I am now satisfied of what I always thought—which is how much more Women can do if they set about it, than Men. I will lay any bet that had you been here you would not have got half so much on board as I have.
His Lordship seems to have done too little to comfort his wife or to make her feel appreciated.
Give me credit for my exertion dearest Elgin for I have been very anxious to do as much as possible … I love you with all my heart. Oh, never let us part again.28
It was not meant to be: five years later, Lord Elgin would begin divorce proceedings against Mary for adultery, winning sole custody of their five children.
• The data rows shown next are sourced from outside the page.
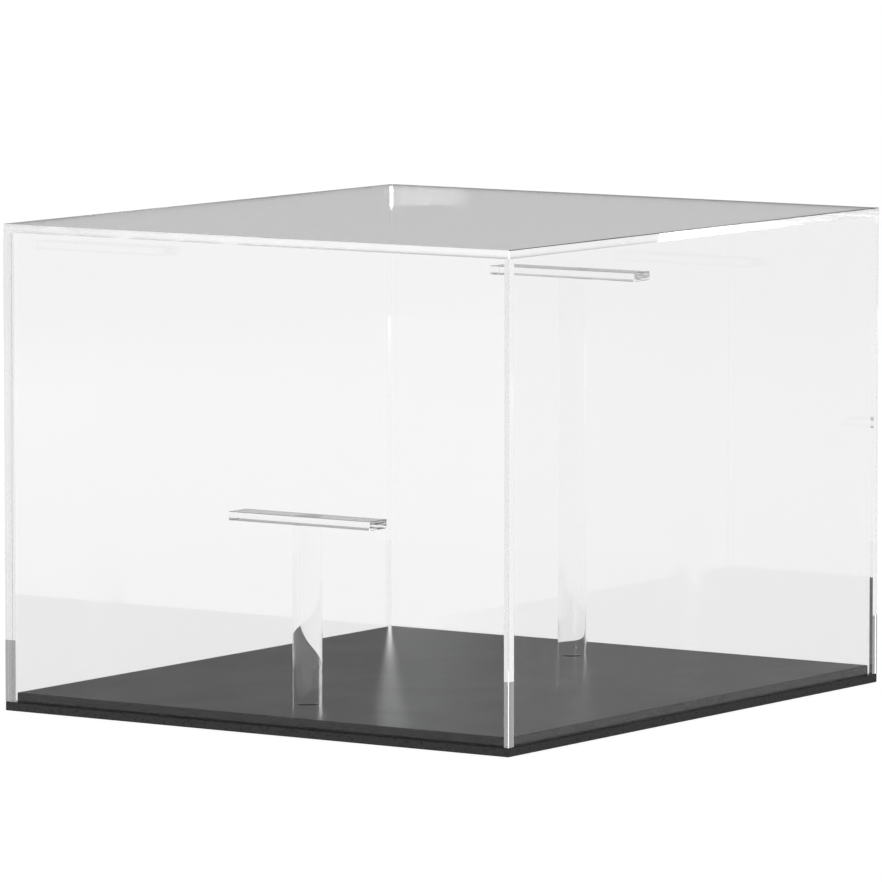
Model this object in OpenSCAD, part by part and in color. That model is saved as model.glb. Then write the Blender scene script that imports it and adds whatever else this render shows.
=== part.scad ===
// Tabletop display case for a cap or a ball.
// A clear box of five cemented sheets lifts straight off a stepped black base.
// Inside, a low front post and a tall rear post each carry a flat rest bar.
// The origin is the centre of the base's underside: +X right, +Y back, +Z up.

/* [Case] */
// Overall width, left to right
case_w = 267; // [200:1:400]
// Overall depth, front to back
case_d = 299; // [230:1:450]
// Overall height, from the table to the top of the cover
case_h = 215; // [175:1:400]

/* [Sheets] */
// Thickness of the clear sheet that the cover is made of
cover_t = 4; // [3:0.5:8]
// Thickness of the base plate that carries the cover's rim
base_t = 4; // [3:0.5:10]
// Thickness of the locating plate that the cover drops over
locator_t = 4; // [3:0.5:10]
// Gap on every side between the locating plate and the cover's walls
cover_gap = 0.4; // [0.2:0.1:2]
// Bevel on the edges of the two black plates
plate_ease = 0.4; // [0.1:0.1:1]

/* [Posts] */
// Diameter of both posts
post_d = 13; // [9:0.5:24]
// Height of the front post above the locating plate
front_post_h = 79; // [40:1:120]
// Free height between the rear rest bar and the cover's top sheet
rear_headroom = 26; // [10:1:60]
// Distance of the front post's axis from the inside of the front wall
front_inset = 39.5; // [15:0.5:80]
// Distance of the rear post's axis from the inside of the back wall
rear_inset = 47.5; // [15:0.5:80]
// Bevel around the bottom of each post
post_ease = 0.4; // [0.1:0.1:1]
// Width of the shoulder around the spigot under each post
shoulder = 2.5; // [1.5:0.5:4]
// Gap all round a spigot in its hole, which the cement fills
cement_gap = 0.1; // [0.05:0.05:0.3]

/* [Rest bars] */
// Length of each rest bar, left to right
rest_l = 75; // [40:1:120]
// Thickness of each rest bar
rest_t = 4; // [3:0.5:8]

/* [Hidden] */

$fn = 96;

// Colours of the two plastics
BLACK = [0.11, 0.11, 0.12];
CLEAR = [0.86, 0.93, 0.96, 0.35];

// Inside of the cover, wall to wall
inner_w = case_w - 2 * cover_t;
inner_d = case_d - 2 * cover_t;

// The locating plate fills the cover, less the gap
locator_w = inner_w - 2 * cover_gap;
locator_d = inner_d - 2 * cover_gap;

// Levels, from the table up
floor_z = base_t + locator_t;
ceiling_z = case_h - cover_t;
wall_h = ceiling_z - base_t;

// Each post stands at its inset from the wall in front of it or behind it
front_y = front_inset - inner_d / 2;
rear_y = inner_d / 2 - rear_inset;
rear_post_h = ceiling_z - rear_headroom - rest_t - floor_z;

// A rest bar is as wide as the post under it
rest_w = post_d;
spigot_d = post_d - 2 * shoulder;

// A rectangle centred on the origin, with its four corners cut at 45 degrees
module eased_outline(w, d, ease) {
    x = w / 2;
    y = d / 2;
    polygon([
        [ease - x, -y], [x - ease, -y], [x, ease - y], [x, y - ease],
        [x - ease, y], [ease - x, y], [-x, y - ease], [-x, ease - y],
    ]);
}

// A flat plate standing on z = 0, with a bevel along all twelve edges
module eased_plate(w, d, t, ease) {
    intersection() {
        linear_extrude(t) eased_outline(w, d, ease);
        translate([0, d / 2, t / 2]) rotate([90, 0, 0])
            linear_extrude(d) eased_outline(w, t, ease);
        translate([-w / 2, 0, t / 2]) rotate([90, 0, 90])
            linear_extrude(w) eased_outline(d, t, ease);
    }
}

// A flat sheet with square edges, centred in X and Y and standing on z = 0
module sheet(w, d, t) {
    translate([-w / 2, -d / 2, 0]) cube([w, d, t]);
}

// The hole through the locating plate that a post's spigot is cemented into
module spigot_hole(y) {
    cut = 1;
    translate([0, y, base_t - cut])
        cylinder(h = locator_t + 2 * cut, d = spigot_d + 2 * cement_gap);
}

// A solid round post with a spigot below, turned in one piece
module post(y, h) {
    r = post_d / 2;
    translate([0, y, 0]) rotate_extrude() polygon([
        [0, base_t], [spigot_d / 2, base_t], [spigot_d / 2, floor_z],
        [r - post_ease, floor_z], [r, floor_z + post_ease],
        [r, floor_z + h], [0, floor_z + h],
    ]);
}

// A rest bar lying across the top of a post
module rest_bar(y, z) {
    translate([0, y, z]) sheet(rest_l, rest_w, rest_t);
}

// Bottom plate, as large as the cover, whose rim it carries
module base_plate() {
    color(BLACK) eased_plate(case_w, case_d, base_t, plate_ease);
}

// Raised plate that keeps the cover in place and holds the posts
module locating_plate() {
    color(BLACK) difference() {
        translate([0, 0, base_t])
            eased_plate(locator_w, locator_d, locator_t, plate_ease);
        spigot_hole(front_y);
        spigot_hole(rear_y);
    }
}

// Low post, under the peak of a cap
module front_post() {
    color(CLEAR) post(front_y, front_post_h);
}

// Tall post, under the crown of a cap
module rear_post() {
    color(CLEAR) post(rear_y, rear_post_h);
}

module front_rest_bar() {
    color(CLEAR) rest_bar(front_y, floor_z + front_post_h);
}

module rear_rest_bar() {
    color(CLEAR) rest_bar(rear_y, floor_z + rear_post_h);
}

// The front and back walls run the full width and cover the side walls' ends
module end_wall(side) {
    translate([0, side * (case_d - cover_t) / 2, base_t])
        sheet(case_w, cover_t, wall_h);
}

// The side walls fit between the front wall and the back wall
module side_wall(side) {
    translate([side * (case_w - cover_t) / 2, 0, base_t])
        sheet(cover_t, inner_d, wall_h);
}

module cover_front() {
    color(CLEAR) end_wall(-1);
}

module cover_back() {
    color(CLEAR) end_wall(1);
}

module cover_left() {
    color(CLEAR) side_wall(-1);
}

module cover_right() {
    color(CLEAR) side_wall(1);
}

// The top sheet lies on all four walls
module cover_top() {
    color(CLEAR) translate([0, 0, ceiling_z]) sheet(case_w, case_d, cover_t);
}

base_plate();
locating_plate();
front_post();
rear_post();
front_rest_bar();
rear_rest_bar();
cover_front();
cover_back();
cover_left();
cover_right();
cover_top();
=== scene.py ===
import math

import bmesh
import bpy
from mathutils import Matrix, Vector


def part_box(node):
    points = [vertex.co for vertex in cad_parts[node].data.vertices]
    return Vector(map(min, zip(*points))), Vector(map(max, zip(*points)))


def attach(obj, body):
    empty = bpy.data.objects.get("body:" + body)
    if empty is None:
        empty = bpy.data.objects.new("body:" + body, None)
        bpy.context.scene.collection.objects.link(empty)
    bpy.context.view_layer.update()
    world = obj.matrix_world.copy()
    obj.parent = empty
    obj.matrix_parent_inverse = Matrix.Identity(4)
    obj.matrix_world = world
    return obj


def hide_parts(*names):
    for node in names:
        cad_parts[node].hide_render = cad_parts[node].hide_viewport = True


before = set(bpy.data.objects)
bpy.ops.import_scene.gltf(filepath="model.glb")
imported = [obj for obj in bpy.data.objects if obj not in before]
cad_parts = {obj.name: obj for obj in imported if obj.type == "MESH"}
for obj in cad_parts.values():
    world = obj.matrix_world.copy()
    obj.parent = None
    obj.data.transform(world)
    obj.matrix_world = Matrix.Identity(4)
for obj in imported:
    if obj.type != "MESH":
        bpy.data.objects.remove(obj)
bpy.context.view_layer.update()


# ---------------------------------------------------------------- camera and studio
# A white light table in a soft grey surround, as clear acrylic is shot. The surround is
# dimmer below the horizon and behind the corner, so that the clear edges stand out, and a
# strip and two boxes pick out the back corner and the posts.
MM = 0.001
CAMERA_AIM = Vector((-2.1, -1.5, 114.4)) * MM
CAMERA_AZIMUTH = math.radians(34.32)
CAMERA_HEIGHT_ANGLE = math.radians(5.79)
CAMERA_DISTANCE = 3.727
CAMERA_LENS = 341.84
FAR_CLIP = 100.0
INNER_BOUNCES = 64
TABLE_SIZE = 60.0
TABLE_DROP = 0.5 * MM
TABLE_GLOW = 0.96
BOX_LIFT = 0.07
# Light levels of the surround: from the camera's side, 0, round to the far side, 1, and from
# straight down, 0, past the horizon, 0.5, to overhead, 1.
WALL_LEVELS = [(0.3, 0.5), (0.72, 0.5), (0.85, 0.25), (0.94, 0.45)]
HEIGHT_LEVELS = [(0.49, 0.25), (0.51, 1.0), (0.555, 1.0), (0.65, 0.2), (0.85, 0.3), (0.975, 1.2)]


def add_to_scene(obj):
    """Links a new object to the scene and hands it back."""
    bpy.context.scene.collection.objects.link(obj)
    return obj


def hex_colour(code):
    """An sRGB hex colour as linear RGBA."""
    values = []
    for k in (0, 2, 4):
        c = int(code[k:k + 2], 16) / 255.0
        values.append(c / 12.92 if c <= 0.04045 else ((c + 0.055) / 1.055) ** 2.4)
    return (*values, 1.0)


def add_node(tree, kind, settings=None, **inputs):
    """Adds a node. An input given as a socket is linked, anything else is its value."""
    node = tree.nodes.new(kind)
    for name, value in (settings or {}).items():
        setattr(node, name, value)
    for name, value in inputs.items():
        key = int(name[1:]) if name[0] == "i" and name[1:].isdigit() else name.replace("_", " ")
        if isinstance(value, bpy.types.NodeSocket):
            tree.links.new(value, node.inputs[key])
        else:
            node.inputs[key].default_value = value
    return node


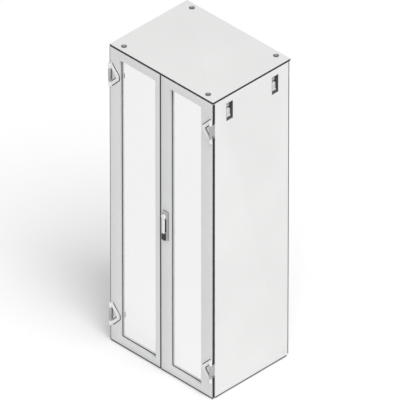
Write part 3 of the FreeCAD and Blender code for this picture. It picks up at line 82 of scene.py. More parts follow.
ShapeTest = Callable[[Vector, Vector], bool]


class Axis(Enum):
    """The three axes of the frame, by index."""

    X = 0
    Y = 1
    Z = 2

    def unit(self) -> Vector:
        """Unit vector along this axis."""
        return Vector([1.0 if i == self.value else 0.0 for i in range(3)])


class Side(Enum):
    """Left and right seen from the front, with the sign of X there."""

    LEFT = -1
    RIGHT = 1

    @property
    def word(self) -> str:
        """The side's name as it stands in node names."""
        return self.name.lower()

    def outer(self, low: Vector, high: Vector) -> float:
        """X of the side of a box that looks outwards."""
        return high.x if self is Side.RIGHT else low.x

    def inner(self, low: Vector, high: Vector) -> float:
        """X of the side of a box that looks to the middle plane."""
        return low.x if self is Side.RIGHT else high.x


# ------------------------------------------------------------------ bench tools


def clear_selection() -> None:
    """Leave edit mode and deselect everything."""
    if bpy.context.object and bpy.context.object.mode != "OBJECT":
        bpy.ops.object.mode_set(mode="OBJECT")
    bpy.ops.object.select_all(action="DESELECT")


def make_active(piece: Piece) -> None:
    """Select one piece alone and make it the active one."""
    clear_selection()
    piece.select_set(True)
    bpy.context.view_layer.objects.active = piece


def settle(piece: Piece, name: str) -> Piece:
    """Name a new primitive and put its place into its mesh.

    Args:
        piece: The object that an add operator has just made.
        name: The piece's name.

    Returns:
        The same object, at the origin, unturned and unscaled.
    """
    piece.name = name
    piece.data.name = name
    make_active(piece)
    bpy.ops.object.transform_apply(location=True, rotation=True, scale=True)
    return piece


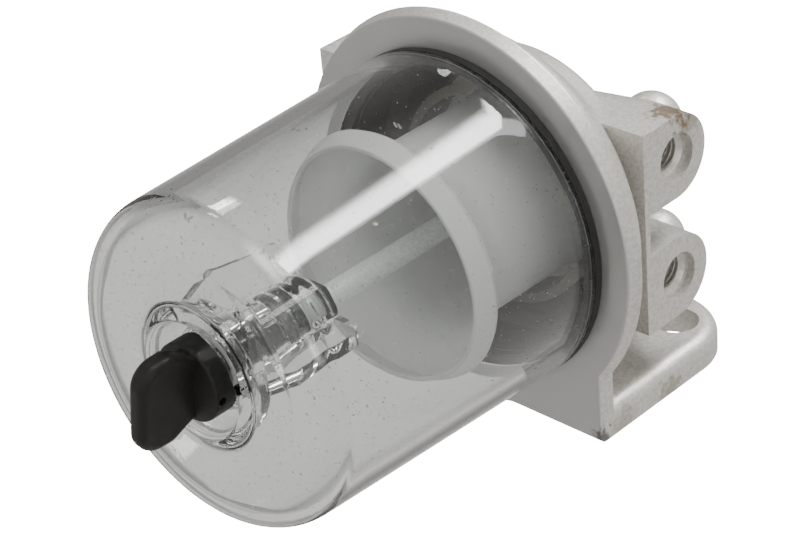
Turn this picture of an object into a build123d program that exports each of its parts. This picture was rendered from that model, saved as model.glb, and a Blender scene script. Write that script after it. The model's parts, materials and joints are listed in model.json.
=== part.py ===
"""Fuel water separator: a die-cast head with a clear sediment bowl, baffle, tie rod and drain screw.

The mounting face is the plane y = 0 and the wall is on its +Y side. The origin lies midway
between the two mounting slots. +Z is up, so the bowl hangs down along its own vertical axis.
Heights below are measured up from the flange face that the bowl's gasket bears on.
All sizes are in millimetres.
"""

import os
from math import cos, radians, sin

from build123d import *

# Clearances
thread_clearance = 0.05
moulded_clearance = 0.05
push_clearance = 0.10
free_clearance = 0.30

# Place of the bowl axis and the flange face
wall_distance = 61.0
slot_height = 54.5

# Head flange and crown
flange_rear_radius = 63.4
flange_flare = 1.8
flange_thickness = 4.8
shoulder_inset = 7.0
shoulder_height = 12.8
shoulder_rounding = 8.0
waist_radius = 44.5
waist_height = 24.5
waist_rounding = 6.0
crown_radius = 41.0
crown_height = 35.7
crown_rounding = 7.0
rim_rounding = 0.8

# Chamber inside the head
chamber_radius = 45.2
chamber_side_height = 13.0
chamber_shoulder_radius = 42.0
chamber_shoulder_height = 18.0
chamber_ceiling_radius = 38.0
crown_wall = 5.2
chamber_rounding = 3.0
spigot_radius = 35.0
spigot_wall = 3.0
spigot_end_height = 12.0

# Rod hole and nut pad on the crown
pad_radius = 9.6
pad_rise = 1.8
rod_hole_radius = 4.3

# Bracket
bracket_half_width = 49.2
apron_thickness = 6.3
plate_thickness = 9.7
plate_height = 70.4
plate_corner_radius = 21.0
plate_edge_rounding = 4.5
bracket_inner_rounding = 4.0
bracket_foot_rounding = 2.5
slot_half_spacing = 33.5
slot_width = 14.0
slot_length = 17.0

# Port bars, shared by both sides of the head
front_port_offset = -17.1
rear_port_offset = 22.3
bar_radius = 13.2
bar_foot_drop = 14.9
bar_inner_end = 10.0
bar_slope_reach = 36.0
bar_slope_drop = 6.0
open_lug_reach = 49.2
open_lug_height = 38.4
plugged_lug_reach = 67.2
plugged_lug_height = 27.6
strip_thickness = 2.1
dome_radius = 9.5
dome_reach = 30.0
dome_height = 51.1

# Ports and passages
port_counterbore_radius = 7.45
port_counterbore_depth = 3.0
port_chamfer = 1.3
port_radius = 5.2
port_thread_length = 10.0
passage_radius = 4.0
drop_radius = 2.6
inlet_drop_reach = 34.6
outlet_drop_reach = 18.0
plugged_passage_end = 34.0

# Bowl
gasket_thickness = 2.6
bowl_mouth_radius = 52.3
bowl_base_radius = 48.8
bowl_wall = 3.6
bowl_depth = 107.2
bowl_corner_radius = 12.2
bowl_mouth_rounding = 0.6
pocket_mouth_radius = 17.1
pocket_floor_radius = 15.6
pocket_depth = 10.1
pocket_rounding = 1.3
collar_radius = 12.7
collar_drop = 2.65
boss_radius = 11.0
boss_foot_radius = 11.8
boss_length = 29.5
boss_rounding = 1.5
bulge_rounding = 3.0
rib_count = 3
rib_reach = 21.5
rib_thickness = 4.7
rib_corner_radius = 5.0
rib_foot_reach = 19.5
rib_foot_rise = 3.5

# Insert in the bowl's boss, and the drain hole below it
insert_radius = 6.2
insert_cover = 4.3
insert_length = 11.5
insert_knurl_depth = 0.6
insert_groove_width = 2.0
drain_hole_radius = 4.95
water_hole_radius = 1.5
drain_pitch = 1.5
drain_turns = 3

# Gasket
gasket_inner_radius = 45.6

# Baffle
baffle_wall = 2.0
baffle_neck_height = 18.0
baffle_step_height = 11.5
baffle_skirt_height = 8.0
baffle_skirt_radius = 39.0
baffle_rim_radius = 40.0
baffle_rim_depth = 30.5
baffle_lip_radius = 35.7
baffle_lip_depth = 34.1
baffle_rounding = 1.2

# Tie rod with its nuts and washer
rod_radius = 3.55
rod_thread_radius = 4.0
rod_end_chamfer = 0.8
rod_lower_thread_length = 21.0
rod_lower_end_gap = 1.2
rod_upper_thread_length = 16.0
nut_across_flats = 13.0
lock_nut_height = 4.0
cap_nut_hex_height = 6.5
cap_nut_height = 15.0
cap_nut_dome_radius = 6.0
cap_nut_bore_depth = 11.0
nut_chamfer = 0.6
washer_radius = 8.6
washer_thickness = 1.5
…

From the moment the sculptures were taken down from the Parthenon, there was public outcry. The British naturalist, mineralogist, and historian Edward Daniel Clarke gives an eyewitness account of the lowering of a metope in August 1801. He observes that “removed from their original setting the Parthenon marbles have lost all their excellence!”29 As the metope was hoisted down, the rigging dislodged an adjoining block that fell to the ground, smashing with a thunderous noise. Clarke tells us that upon seeing this, the disdar (local military governor) could no longer restrain his emotions. He took his pipe from his mouth, let a tear fall, and uttered, with an emphatic tone, “Te-los (The end! Enough!).” The artist Edward Dodwell, also on hand, wrote of the experience: “During my first tour to Greece, I had the inexorable mortification of being present when the Parthenon was despoiled of its finest sculptures; and when some of its architectural members were thrown to the ground.” Even Chateaubriand piled on, charging Elgin with sacrilege.30
Lord Byron expressed his famous outrage initially in the poem The Curse of Minerva (1811), immortalizing the sin of Elgin thus: “England owns him not: Athena, no! thy plunderer was a Scot.” The following year, the poet published his full-blown attack in Childe Harold’s Pilgrimage, devoting much of the second canto to the atrocities of the pillage.31 Within three days, the book sold out, going to press another four times before the end of that year—a nineteenth-century blockbuster. All of England now knew what Elgin had done to the Parthenon: “Dull is the eye that will not weep to see / Thy walls defac’d, thy mouldering shrines remov’d / By British hands.”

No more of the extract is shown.